• _Aim of the task_: Reproduce exactly the lines of the material beneath, from the line that contains "if empty is" to the line that contains "return np.array(low) /", both included, and no other lines.

• _3D code data_:

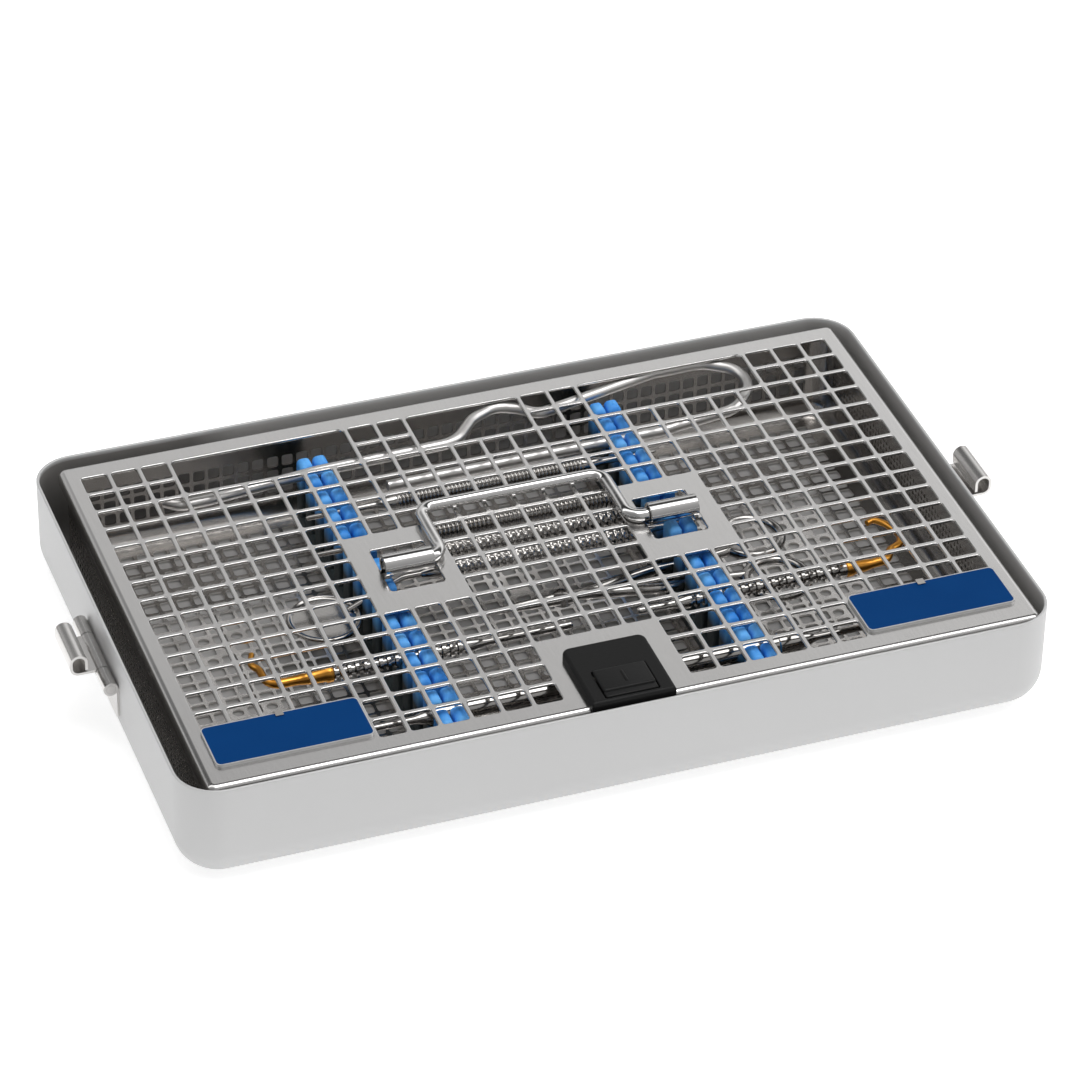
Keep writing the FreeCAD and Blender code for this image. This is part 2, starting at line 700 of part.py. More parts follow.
def latch_housing():
    x0 = latch_middle_x - latch_width / 2
    x1 = latch_middle_x + latch_width / 2
    body = block(x0, x1, latch_front, latch_back, lid_top, latch_top)
    rear = [edge for edge in upright_edges(body) if edge.BoundBox.YMin > latch_back - 1e-3]
    body = body.makeFillet(latch_corner_radius, rear)
    body = body.makeFillet(latch_edge_radius, edges_at_height(body, latch_top))
    skirt = block(x0, x1, latch_front, latch_front + latch_skirt, lid_top - latch_skirt_depth, lid_top + 1)
    well = block(latch_middle_x - button_width / 2 - button_gap, latch_middle_x + button_width / 2 + button_gap,
                 button_front - button_gap, button_back + button_gap, lid_top - 1, latch_top + 1)
    return fuse_all([body, skirt]).cut(well).cut(latch_pin(0)).cut(latch_spring())


def latch_pin(clearance=0):
    reach = button_width / 2 + button_gap + latch_pin_bearing
    return rod_x(latch_middle_x - reach, latch_middle_x + reach, latch_pin_y, latch_pin_z,
                 latch_pin_radius + clearance)


def latch_button():
    """Press pad with a stepped front lip, a centre ridge and the arm that carries the hook."""
    x0 = latch_middle_x - button_width / 2
    x1 = latch_middle_x + button_width / 2
    top = latch_top + button_rise
    low = top - button_thickness
    step_y = button_front + button_step
    lip_y = button_front + button_step / 3
    side_view = [vec(x0, button_back, low), vec(x0, button_back, latch_top), vec(x0, button_back - button_rise, top),
                 vec(x0, step_y + button_rise, top), vec(x0, step_y, top - button_lip_drop),
                 vec(x0, lip_y, top - button_lip_drop), vec(x0, lip_y - 0.2, top - button_lip_drop / 3),
                 vec(x0, button_front, top - button_lip_drop), vec(x0, button_front, low)]
    pad = Part.Face(Part.makePolygon(side_view + side_view[:1])).extrude(vec(x1 - x0, 0, 0))
    arm = block(latch_middle_x - latch_arm_width / 2, latch_middle_x + latch_arm_width / 2,
                latch_arm_back - latch_arm_thickness, latch_arm_back, latch_arm_low, low + fuse_overlap)
    ridge_middle = (button_back - button_rise + step_y + button_rise) / 2
    ridge = block(latch_middle_x - button_ridge_width / 2, latch_middle_x + button_ridge_width / 2,
                  ridge_middle - button_ridge_length / 2, ridge_middle + button_ridge_length / 2,
                  top - fuse_overlap, top + button_ridge_height)
    pad = fuse_all([pad, arm, ridge]).cut(latch_pin(latch_pin_clearance))
    room = latch_pin_radius + latch_pin_clearance + 2 * spring_wire + spring_room
    half = spring_coil_length / 2 + spring_room
    x0 = latch_middle_x - half
    x1 = latch_middle_x + half
    pad = pad.cut(rod_x(x0, x1, latch_pin_y, latch_pin_z, room))
    return pad.cut(block(x0, x1, latch_pin_y - spring_front_leg - spring_room, button_back + 1,
                         low - 1, latch_pin_z - latch_pin_radius))


def latch_hook():
    """Steel catch under the arm; its nose points at the basket's front wall."""
    front = -basket_width / 2 + basket_sheet + hook_wall_gap
    half = hook_width / 2
    return block(latch_middle_x - half, latch_middle_x + half, front, latch_arm_back,
                 latch_arm_low - hook_thickness, latch_arm_low)


def comb_rail(x):
    half = rail_width / 2
    y0 = comb_middle_y - comb_length / 2
    y1 = comb_middle_y + comb_length / 2
    channel = block(x - half, x + half, y0, y1, basket_floor, basket_floor + rail_height)
    return channel.cut(block(x - half + rail_sheet, x + half - rail_sheet, y0 - 1, y1 + 1,
                             basket_floor + rail_sheet, basket_floor + rail_height + 1))


def comb_slot_places():
    """Y of every slot between the teeth."""
    low = comb_middle_y - comb_length / 2
    high = comb_middle_y + comb_length / 2
    first = math.ceil((low - comb_slot_phase + comb_mouth / 2 + 1) / comb_pitch)
    places = []
    y = comb_slot_phase + first * comb_pitch
    while y < high - comb_mouth / 2 - 1:
        places.append(y)
        y += comb_pitch
    return places


def silicone_comb(x, load):
    """Two rows of teeth on a common base, with the load's instruments let in."""
    half = comb_width / 2
    y0 = comb_middle_y - comb_length / 2
    y1 = comb_middle_y + comb_length / 2
    body = block(x - half, x + half, y0, y1, basket_floor + rail_sheet, comb_top)
    cuts = [block(x - comb_row_gap / 2, x + comb_row_gap / 2, y0 - 1, y1 + 1, comb_base_top, comb_top + 1)]
    for y in comb_slot_places():
        outline = [vec(x - half - 1, y - comb_slot / 2, comb_base_top), vec(x - half - 1, y + comb_slot / 2, comb_base_top),
                   vec(x - half - 1, y + comb_slot / 2, comb_top - comb_mouth_depth),
                   vec(x - half - 1, y + comb_mouth / 2, comb_top + 1),
                   vec(x - half - 1, y - comb_mouth / 2, comb_top + 1),
                   vec(x - half - 1, y - comb_slot / 2, comb_top - comb_mouth_depth)]
        cuts.append(Part.Face(Part.makePolygon(outline + outline[:1])).extrude(vec(comb_width + 2, 0, 0)))
    body = body.cut(Part.makeCompound(cuts))
    for piece in load:
        body = body.cut(piece)
    return body


def slot_y(number):
    """Y of a slot, counted from the one nearest the middle; negative is towards the front."""
    return comb_slot_phase + number * comb_pitch


def knurled_tool(number, middle_x, radius, left_tip, right_tip):
    """Hand instrument: a round handle with a thin shank at each end."""
    y = slot_y(number)
    half = knurled_length / 2
    profile = [(-half - left_tip, tip_radius), (-half - tool_taper, tip_radius), (-half, radius),
               (half, radius), (half + tool_taper, tip_radius), (half + right_tip, tip_radius)]
    return turned(profile, vec(middle_x, y, handle_tool_height), vec(1, 0, 0))


def gold_tool(side):
    """Scaler whose ribbed handle lies in a comb; its outer end carries a hooked tip."""
    y = slot_y(front_slot + 3)
    z = handle_tool_height
    shank, grip, grip_end, outer = gold_places[side]
    taper = tool_taper / 2
    profile = [(0, tip_radius), (grip - shank - taper, tip_radius), (grip - shank, scaler_radius),
               (grip_end - shank, scaler_radius), (outer - shank, tip_radius)]
    body = turned(profile, vec(side * shank, y, z), vec(side, 0, 0))
    points = [vec(side * (outer - 3), y, z)]
    points += [vec(side * (outer + along), y + across, z) for along, across in gold_hooks[side]]
    return fuse_all([body, bent_rod(points, scaler_hook_radius, scaler_hook_bend)])


def retractor_bow():
    """Thick bent wire at the rear: a shank, a bow, a long run to a large loop at the right, and its return leg."""
    high = lid_under - 0.5 - retractor_radius
    z = lid_under - 1.6 - retractor_radius
    y = slot_y(rear_slot)
    back = basket_width / 2 - basket_sheet - 0.3 - retractor_radius
    return_y = slot_y(rear_slot - 1)
    left = comb_left_x - retractor_left_reach
    right = comb_right_x + retractor_right_reach
    points = [vec(left, y - 1, z), vec(left + 4, y - 4.6, z), vec(left + 14, y - 4.4, z), vec(comb_left_x, y, z),
              vec(-6, y + 1.4, z), vec(3, y + 11, high), vec(12.5, y + 15.5, high), vec(20, y + 12, high),
              vec(25, y + 6.8, high), vec(44, y + 11.3, high), vec(70, back - 0.4, high), vec(right - 8, back, high),
              vec(right + 2.5, back - 7, high), vec(right + 3.5, y + 1, high - 1),
              vec(right - 5, return_y + 2.5, handle_tool_height + 1.5), vec(comb_right_x + 14, return_y, handle_tool_height),
              vec(-retractor_return_reach, return_y - 1.2, handle_tool_height)]
    return bent_rod(points, retractor_radius, retractor_bend)


def mouth_mirror(number, middle_x, radius, right_tip):
    """Knurled handle whose left stem runs down through the comb to a round mirror that lies level."""
    handle = knurled_tool(number, middle_x, radius, tool_taper + 2, right_tip)
    y = slot_y(number)
    stem_start = middle_x - knurled_length / 2 - tool_taper + 1
    head_x = comb_left_x - comb_width / 2 - mirror_comb_gap - mirror_radius
    stem_end = head_x + 0.7 * mirror_radius
    points = [vec(stem_start, y, handle_tool_height), vec(stem_start - 5, y, handle_tool_height),
              vec(stem_end, y - 1, mirror_height + mirror_thickness / 2)]
    head = Part.makeCylinder(mirror_radius, mirror_thickness, vec(head_x, y - mirror_offset, mirror_height))
    return fuse_all([handle, bent_rod(points, scaler_hook_radius, retractor_bend), head])


def ring_scissors():
    """Closed scissors: two finger rings at the right, blades at the left."""
    z = scissors_height
    half = scissors_thickness / 2
    pivot_x = 4.0
    upper_slot = front_slot + 6
    pivot_y = (slot_y(upper_slot) + slot_y(upper_slot - 1)) / 2
    blades = [vec(pivot_x - 34, pivot_y, z - half), vec(pivot_x - 6, pivot_y - 3, z - half),
              vec(pivot_x + 6, pivot_y - 3, z - half), vec(pivot_x + 6, pivot_y + 3, z - half),
              vec(pivot_x - 6, pivot_y + 3, z - half)]
    shapes = [Part.Face(Part.makePolygon(blades + blades[:1])).extrude(vec(0, 0, scissors_thickness))]
    rings = []
    for number, bow in ((upper_slot, 1), (upper_slot - 1, -1)):
        y = slot_y(number)
        start_y = pivot_y + bow * 1.5
        low = half * 0.8
        ring_x = comb_right_x + scissors_ring_reach
        ring_y = y + bow * (scissors_ring_radius - 5)
        arm = [vec(pivot_x, start_y - low, z - half), vec(comb_right_x - 12, y - low, z - half),
               vec(ring_x - scissors_ring_radius + 1.5, y - low, z - half),
               vec(ring_x - scissors_ring_radius + 1.5, y + low, z - half),
               vec(comb_right_x - 12, y + low, z - half), vec(pivot_x, start_y + low, z - half)]
        shapes.append(Part.Face(Part.makePolygon(arm + arm[:1])).extrude(vec(0, 0, scissors_thickness)))
        outer = Part.makeCylinder(scissors_ring_radius, scissors_thickness, vec(ring_x, ring_y, z - half))
        inner = Part.makeCylinder(scissors_ring_radius - scissors_ring_width, scissors_thickness + 2,
                                  vec(ring_x, ring_y, z - half - 1))
        shapes.append(outer)
        rings.append(inner)
    return fuse_all(shapes).cut(Part.makeCompound(rings))


def front_probe():
    """Long plain instrument in the frontmost slots."""
    y = slot_y(front_slot)
    profile = [(-86, tip_radius), (-58 - tool_taper, tip_radius), (-58, probe_radius), (62, probe_radius),
               (62 + tool_taper, tip_radius), (92, tip_radius)]
    return turned(profile, vec(0, y, handle_tool_height), vec(1, 0, 0))


def in_tray(shape):
    """Set a piece that was modelled about the tray's middle into the tub."""
    moved = shape.copy()
    moved.translate(vec(tray_shift_x, tray_shift_y, 0))
    return moved


load_pieces = {
    "retractor_bow": retractor_bow(),
    "knurled_instrument_1": knurled_tool(rear_slot - 2, -2.0, 2.8, 30.0, 26.0),
    "knurled_instrument_2": knurled_tool(rear_slot - 4, 0.0, 3.2, 35.0, 26.0),
    "knurled_instrument_3": knurled_tool(rear_slot - 5, 0.0, 3.2, 22.0, 16.0),
    "knurled_instrument_4": mouth_mirror(rear_slot - 6, 1.0, 3.0, 22.0),
    "gold_tipped_scaler_left": gold_tool(-1),
    "gold_tipped_scaler_right": gold_tool(1),
    "ring_scissors": ring_scissors(),
    "front_probe": front_probe(),
}
load = list(load_pieces.values())

pieces = {
    "tub_shell": tub_shell(),
    "left_clasp_plate": mirrored_x(clasp_plate()),
    "right_clasp_plate": clasp_plate(),
    "left_clasp_pin": mirrored_x(clasp_pin()),
    "right_clasp_pin": clasp_pin(),
    "clasp_rivets": clasp_rivets(),
    "left_clasp_lever": mirrored_x(clasp_lever()),
    "right_clasp_lever": clasp_lever(),
    "basket": in_tray(basket()),
    "basket_floor": in_tray(basket_floor_sheet()),
    "hinge_pins": in_tray(hinge_pins()),
    "left_comb_rail": in_tray(comb_rail(comb_left_x)),
    "right_comb_rail": in_tray(comb_rail(comb_right_x)),
    "left_silicone_comb": in_tray(silicone_comb(comb_left_x, load)),
    "right_silicone_comb": in_tray(silicone_comb(comb_right_x, load)),
    "lid_panel": in_tray(lid_frame()),
    "lid_mesh": in_tray(mesh_sheet()),
    "left_handle_eye": in_tray(eye(-1)),
    "right_handle_eye": in_tray(eye(1)),
    "left_label_plate": in_tray(label_plate(-1)),
    "right_label_plate": in_tray(label_plate(1)),
    "label_clips": in_tray(label_clips()),
    "latch_housing": in_tray(latch_housing()),
    "latch_pin": in_tray(latch_pin()),
    "latch_spring": in_tray(latch_spring()),
    "latch_button": in_tray(latch_button()),
    "latch_hook": in_tray(latch_hook()),
    "carry_handle": in_tray(carry_handle()),
}
for name, shape in load_pieces.items():
    pieces[name] = in_tray(shape)

os.makedirs("parts", exist_ok=True)
for name, shape in pieces.items():
    shape.exportStep("parts/" + name + ".step")
    print(name, "solids", len(shape.Solids), "volume", round(shape.Volume, 1), "valid", shape.isValid())
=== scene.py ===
"""Visual model of an open sterilization container with a loaded wash tray.

Everything is in metres in the container's own frame: the origin is the middle of the
tub's underside, +Z is up, the latch side faces -Y. Sizes in the script are millimetres
and are turned into metres when a mesh is made.
"""
import bpy
import math
import numpy as np
from mathutils import Matrix, Vector


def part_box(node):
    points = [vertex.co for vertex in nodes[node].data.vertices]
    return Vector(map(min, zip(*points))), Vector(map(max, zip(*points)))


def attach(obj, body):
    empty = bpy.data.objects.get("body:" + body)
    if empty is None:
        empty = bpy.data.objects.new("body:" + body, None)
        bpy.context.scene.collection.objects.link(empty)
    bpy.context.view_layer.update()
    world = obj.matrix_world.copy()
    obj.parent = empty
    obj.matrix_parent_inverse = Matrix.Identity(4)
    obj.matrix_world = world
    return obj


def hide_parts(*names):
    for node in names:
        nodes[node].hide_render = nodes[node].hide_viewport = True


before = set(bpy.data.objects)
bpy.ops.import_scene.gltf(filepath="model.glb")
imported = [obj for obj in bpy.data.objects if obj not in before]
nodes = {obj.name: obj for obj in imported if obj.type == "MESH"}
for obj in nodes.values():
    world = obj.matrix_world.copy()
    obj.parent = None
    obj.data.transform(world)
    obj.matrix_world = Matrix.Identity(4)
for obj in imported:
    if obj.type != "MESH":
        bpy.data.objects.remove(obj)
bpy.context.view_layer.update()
MM = 0.001


def size_of(node):
    """Lowest and highest corner of a CAD node, in millimetres."""
    low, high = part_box(node)
    return np.array(low) / MM, np.array(high) / MM


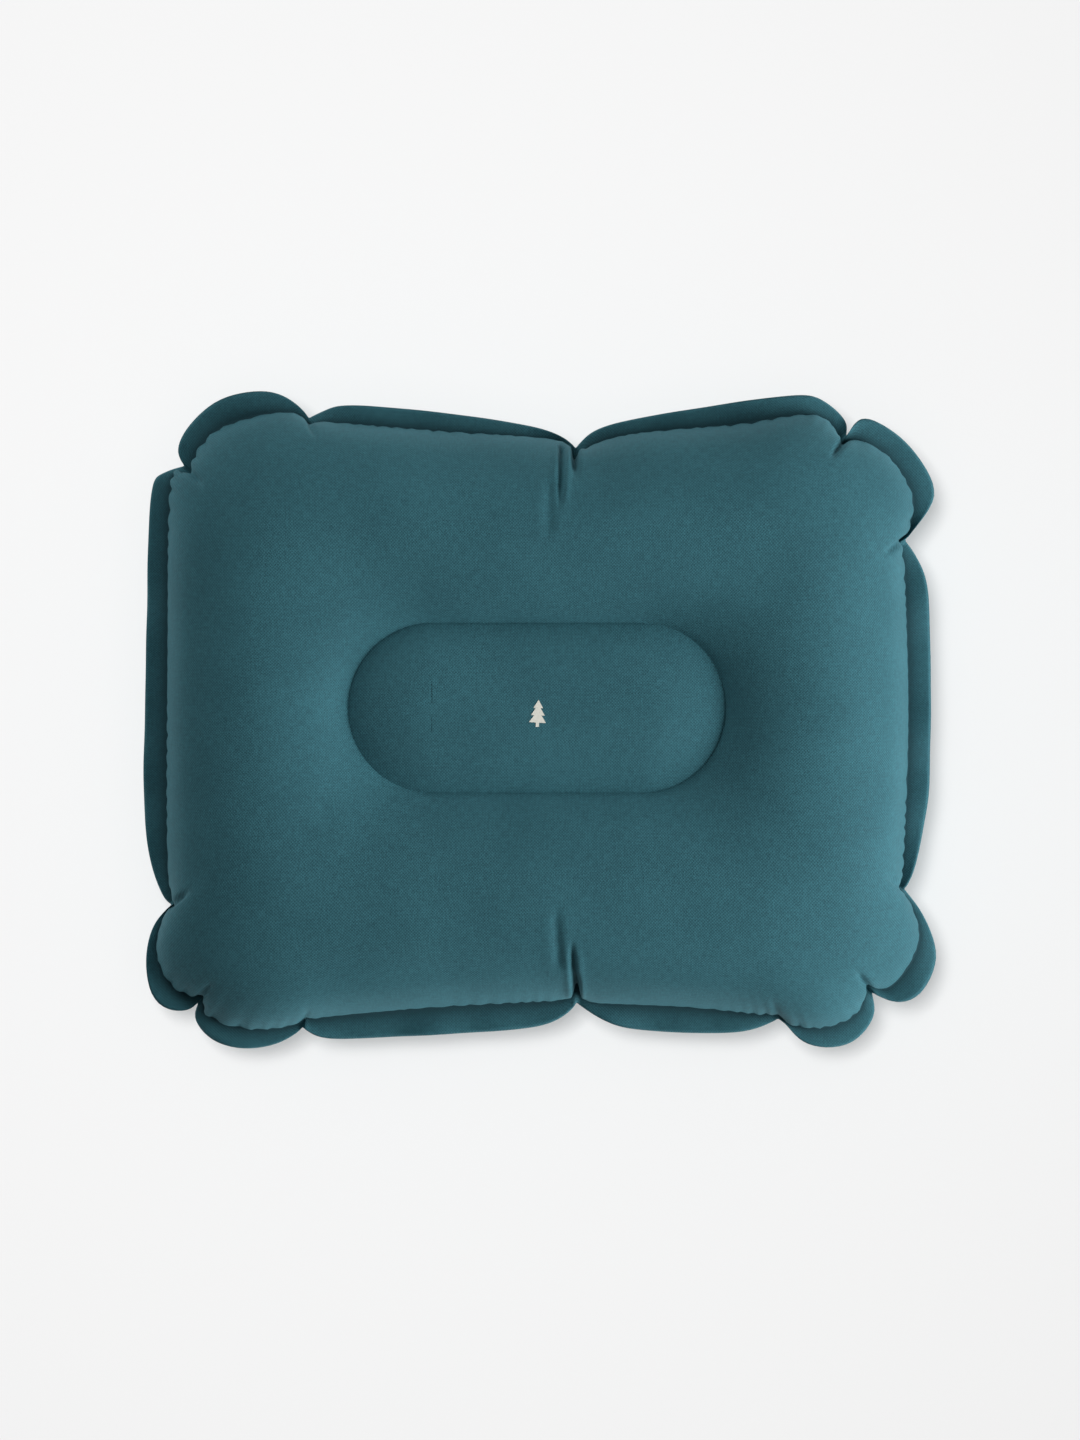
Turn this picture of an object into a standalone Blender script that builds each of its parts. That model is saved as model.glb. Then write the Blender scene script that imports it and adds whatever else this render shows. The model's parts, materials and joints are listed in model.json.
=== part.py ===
"""Inflatable camp pillow: two welded skins, an inner web and a push-in air valve.

Metres, +Z up, +X along the long side. The pillow lies on its back on z = 0, and the
origin is below the middle of its outline. Sizes in the constants are millimetres.
"""

import math

import bmesh
import bpy
from mathutils import Matrix, Vector

MM = 0.001

# Pillow, blown up
LENGTH = 400.0
WIDTH = 331.4
THICKNESS = 104.0
SKIN_WALL = 0.5
CLEARANCE = 0.3             # gap between pieces that touch
NOTCH_FLANGE = 2.0          # flange left where a fold of the edge meets the weld
EDGE_STEP = 14.0            # spacing of the points along the outline

# Centre web, which ties the two skins together along a long capsule
CAPSULE_CENTRE = (-1.5, 6.0)
CAPSULE_LENGTH = 188.0
CAPSULE_WIDTH = 84.0
WEB_HEIGHT = 60.0
CAPSULE_CROWN = 8.0
CROWN_SHARE = 0.54          # of the capsule's half width, level on top
WEB_COLUMNS = 48
WEB_ROWS = 3
VENT_EVERY = 6              # one window in the web for each so many columns

# Section of the air tube round the web, as angles from level at the weld
CREST_HALF_ANGLE = 12.0
OUTER_SHARES = (0.34, 0.71)     # of the way round from the crest to the weld
INNER_ANGLE = 125.0

# Valve in the lower skin at the +X end
VALVE_RUN = 27.4            # from the weld to the valve's axis, round the skin
VALVE_SINK = 1.5            # how far the flat seat is drawn in from the round skin
VALVE_FLAT_RADIUS = 26.0
VALVE_BLEND_RADIUS = 38.0
WELD_MARGIN = 1.0           # left as it is next to the weld
SEAT_MOUTH_RADIUS = 10.6    # of the cone that the plug sits in
SEAT_TAPER = 1.2
NECK_WALL = 2.0
NECK_HEIGHT = 5.0
BASE_LIP = 5.4
BASE_WALL = 1.0
PATCH_LIP = 8.4
PATCH_WALL = 0.5

# Ring round the neck that carries the plug's strap
COLLAR_WALL = 1.8
COLLAR_HEIGHT = 2.0
COLLAR_FOOT = 1.1
STRAP_WIDTH = 6.0
STRAP_WALL = 1.2
HINGE_RADIUS = 1.0
HINGE_STANDOFF = 2.3        # hinge line from the collar's outer face

# Plug that empties the pillow, with a bore for blowing it up
PLUG_DEPTH = 6.5
PLUG_TAPER = 1.9
PLUG_WALL = 1.4
RIM_OVERLAP = 0.2
RIM_WALL = 1.5
BORE_MOUTH_RADIUS = 6.2
BORE_TAPER = 0.4
BORE_THROAT_DEPTH = 4.0
CHAMBER_SLOPE = 1.0
BOSS_WALL = 2.2
BOSS_HEIGHT = 1.5
HUB_RADIUS = 2.6
HUB_WALL = 1.2
HUB_OVERLAP = 0.5
SPOKE_WIDTH = 1.6
SPOKES = 3
TAB_LENGTH = 5.5
TAB_WIDTH = 7.0

# One-way flap behind the plug
FLAP_MARGIN = 0.6           # of the plug's foot round the flap
FLAP_WALL = 0.6
STEM_RADIUS = 0.9
STEM_HEAD_RADIUS = 1.6
STEM_HEAD_WALL = 0.8
FLAP_LIFT = 1.2

# Cap on the plug's bore
CAP_LIP = 0.4
CAP_WALL = 1.4
CAP_BOSS_DEPTH = 3.5
CAP_BOSS_TAPER = 1.0
CAP_BOSS_WALL = 1.5
CAP_HINGE_STANDOFF = 2.6
CAP_HINGE_RADIUS = 0.8
CAP_STRAP_WIDTH = 4.0
CAP_STRAP_WALL = 1.0
CAP_TAB_LENGTH = 4.0
CAP_TAB_WIDTH = 5.0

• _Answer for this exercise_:
    if empty is None:
        empty = bpy.data.objects.new("body:" + body, None)
        bpy.context.scene.collection.objects.link(empty)
    bpy.context.view_layer.update()
    world = obj.matrix_world.copy()
    obj.parent = empty
    obj.matrix_parent_inverse = Matrix.Identity(4)
    obj.matrix_world = world
    return obj


def hide_parts(*names):
    for node in names:
        nodes[node].hide_render = nodes[node].hide_viewport = True


before = set(bpy.data.objects)
bpy.ops.import_scene.gltf(filepath="model.glb")
imported = [obj for obj in bpy.data.objects if obj not in before]
nodes = {obj.name: obj for obj in imported if obj.type == "MESH"}
for obj in nodes.values():
    world = obj.matrix_world.copy()
    obj.parent = None
    obj.data.transform(world)
    obj.matrix_world = Matrix.Identity(4)
for obj in imported:
    if obj.type != "MESH":
        bpy.data.objects.remove(obj)
bpy.context.view_layer.update()
MM = 0.001


def size_of(node):
    """Lowest and highest corner of a CAD node, in millimetres."""
    low, high = part_box(node)
    return np.array(low) / MM, np.array(high) / MM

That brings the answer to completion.